§ **What is being asked**
The listing below should be written out exactly; please include all of it.

++++ Given data ++++

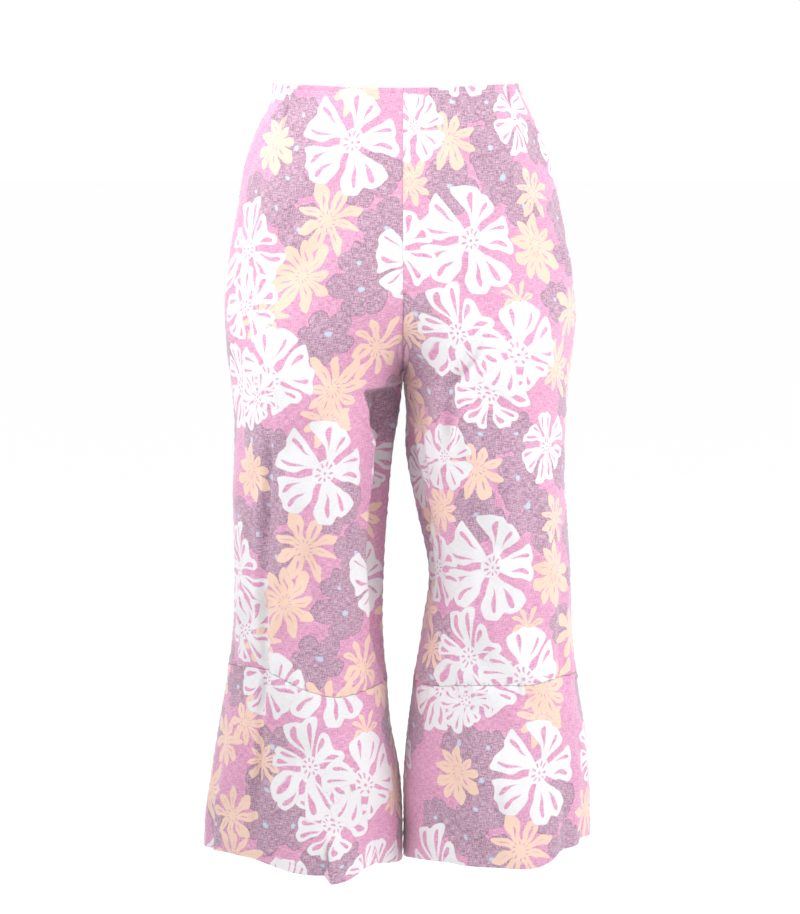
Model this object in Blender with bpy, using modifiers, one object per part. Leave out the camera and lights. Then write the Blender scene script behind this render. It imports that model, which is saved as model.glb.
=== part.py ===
"""Capri pants filled out as if worn: eight cut panels of light woven cotton.

Four panels run from the waist edge to a seam below the knee, and four flared lower panels
hang from that seam. The frame is in metres, +Z up, with its origin at the middle of the
waist edge, +Y towards the back, and "left" the side at -X, as seen from the front.
"""

import math

import bmesh
import bpy

COLLECTION = "capri_pants"

# Driving sizes of the cloth and its seams
WALL = 0.0012
SEAM_GAP = 0.0003
EDGE_STRIP = 0.012  # share of a panel's width in the narrow strip along each seam
COLUMN_ROOM = 0.03  # no even column stands closer than this share to a dart or sharp fold

# Levels below the waist edge
RISE = 0.296  # waist edge to crotch
CROTCH_TURN = 0.130  # height over which the centre seams turn in under the body
TURN_POWER = 2.0  # how softly the turn runs out into the leg

# The body's outline, one row for each level below the waist edge, in metres.
# out_*: side seam from the centre line; in_*: inner leg from the centre line;
# front, back: greatest depth before and behind the origin; side: depth of the side seam.
LEVEL_COLUMNS = (
    "drop", "out_left", "out_right", "in_left", "in_right", "front", "back", "side",
)
LEVELS = (
    (0.000, 0.131, 0.115, 0.0000, 0.0000, 0.090, 0.087, 0.000),
    (0.016, 0.131, 0.121, 0.0000, 0.0000, 0.092, 0.088, 0.000),
    (0.045, 0.146, 0.135, 0.0000, 0.0000, 0.097, 0.092, 0.001),
    (0.080, 0.158, 0.148, 0.0000, 0.0000, 0.101, 0.099, 0.002),
    (0.125, 0.166, 0.158, 0.0000, 0.0000, 0.104, 0.110, 0.004),
    (0.175, 0.175, 0.167, 0.0000, 0.0000, 0.104, 0.122, 0.006),
    (0.225, 0.179, 0.174, 0.0000, 0.0000, 0.101, 0.128, 0.008),
    (0.260, 0.178, 0.172, 0.0000, 0.0000, 0.098, 0.126, 0.008),
    (0.296, 0.174, 0.168, 0.0000, 0.0000, 0.096, 0.120, 0.008),
    (0.330, 0.171, 0.165, 0.0037, 0.0032, 0.094, 0.112, 0.007),
    (0.370, 0.171, 0.163, 0.0105, 0.0026, 0.091, 0.103, 0.006),
    (0.430, 0.172, 0.166, 0.0154, 0.0138, 0.087, 0.093, 0.004),
    (0.490, 0.171, 0.170, 0.0194, 0.0262, 0.084, 0.087, 0.003),
    (0.550, 0.173, 0.172, 0.0204, 0.0195, 0.083, 0.086, 0.003),
    (0.600, 0.179, 0.177, 0.0170, 0.0118, 0.084, 0.091, 0.004),
    (0.650, 0.188, 0.185, 0.0125, 0.0050, 0.087, 0.097, 0.004),
    (0.700, 0.196, 0.190, 0.0033, 0.0008, 0.091, 0.102, 0.004),
    (0.740, 0.202, 0.192, 0.0008, 0.0006, 0.094, 0.105, 0.004),
    (0.795, 0.206, 0.192, 0.0006, 0.0006, 0.097, 0.107, 0.004),
)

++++

§ **Task response**
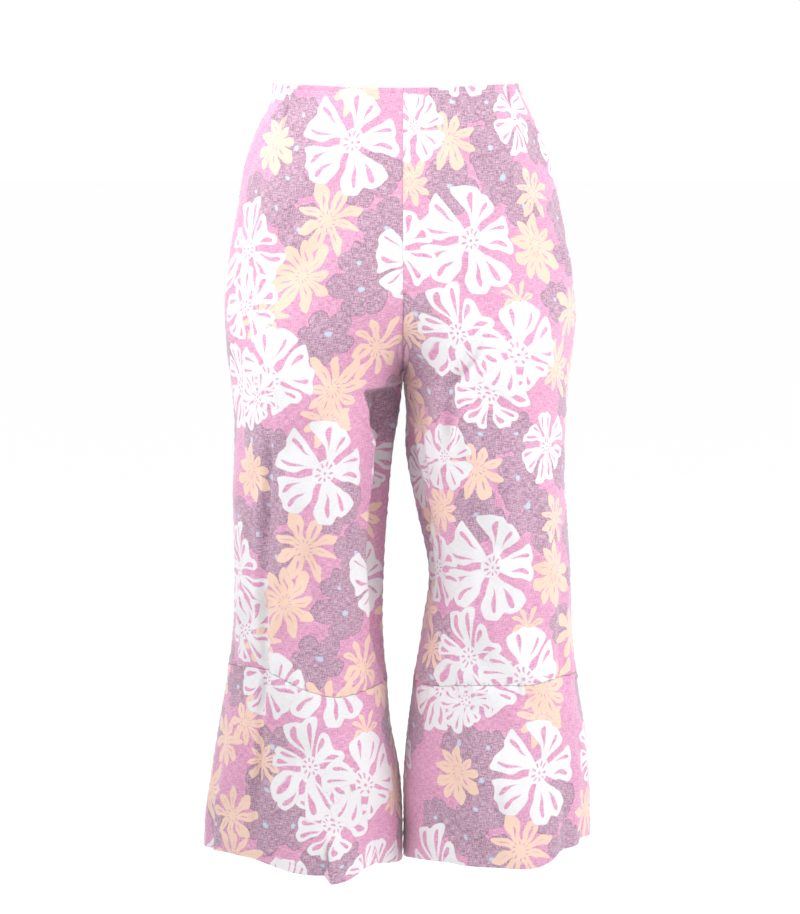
Model this object in Blender with bpy, using modifiers, one object per part. Leave out the camera and lights. Then write the Blender scene script behind this render. It imports that model, which is saved as model.glb.
=== part.py ===
"""Capri pants filled out as if worn: eight cut panels of light woven cotton.

Four panels run from the waist edge to a seam below the knee, and four flared lower panels
hang from that seam. The frame is in metres, +Z up, with its origin at the middle of the
waist edge, +Y towards the back, and "left" the side at -X, as seen from the front.
"""

import math

import bmesh
import bpy

COLLECTION = "capri_pants"

# Driving sizes of the cloth and its seams
WALL = 0.0012
SEAM_GAP = 0.0003
EDGE_STRIP = 0.012  # share of a panel's width in the narrow strip along each seam
COLUMN_ROOM = 0.03  # no even column stands closer than this share to a dart or sharp fold

# Levels below the waist edge
RISE = 0.296  # waist edge to crotch
CROTCH_TURN = 0.130  # height over which the centre seams turn in under the body
TURN_POWER = 2.0  # how softly the turn runs out into the leg

# The body's outline, one row for each level below the waist edge, in metres.
# out_*: side seam from the centre line; in_*: inner leg from the centre line;
# front, back: greatest depth before and behind the origin; side: depth of the side seam.
LEVEL_COLUMNS = (
    "drop", "out_left", "out_right", "in_left", "in_right", "front", "back", "side",
)
LEVELS = (
    (0.000, 0.131, 0.115, 0.0000, 0.0000, 0.090, 0.087, 0.000),
    (0.016, 0.131, 0.121, 0.0000, 0.0000, 0.092, 0.088, 0.000),
    (0.045, 0.146, 0.135, 0.0000, 0.0000, 0.097, 0.092, 0.001),
    (0.080, 0.158, 0.148, 0.0000, 0.0000, 0.101, 0.099, 0.002),
    (0.125, 0.166, 0.158, 0.0000, 0.0000, 0.104, 0.110, 0.004),
    (0.175, 0.175, 0.167, 0.0000, 0.0000, 0.104, 0.122, 0.006),
    (0.225, 0.179, 0.174, 0.0000, 0.0000, 0.101, 0.128, 0.008),
    (0.260, 0.178, 0.172, 0.0000, 0.0000, 0.098, 0.126, 0.008),
    (0.296, 0.174, 0.168, 0.0000, 0.0000, 0.096, 0.120, 0.008),
    (0.330, 0.171, 0.165, 0.0037, 0.0032, 0.094, 0.112, 0.007),
    (0.370, 0.171, 0.163, 0.0105, 0.0026, 0.091, 0.103, 0.006),
    (0.430, 0.172, 0.166, 0.0154, 0.0138, 0.087, 0.093, 0.004),
    (0.490, 0.171, 0.170, 0.0194, 0.0262, 0.084, 0.087, 0.003),
    (0.550, 0.173, 0.172, 0.0204, 0.0195, 0.083, 0.086, 0.003),
    (0.600, 0.179, 0.177, 0.0170, 0.0118, 0.084, 0.091, 0.004),
    (0.650, 0.188, 0.185, 0.0125, 0.0050, 0.087, 0.097, 0.004),
    (0.700, 0.196, 0.190, 0.0033, 0.0008, 0.091, 0.102, 0.004),
    (0.740, 0.202, 0.192, 0.0008, 0.0006, 0.094, 0.105, 0.004),
    (0.795, 0.206, 0.192, 0.0006, 0.0006, 0.097, 0.107, 0.004),
)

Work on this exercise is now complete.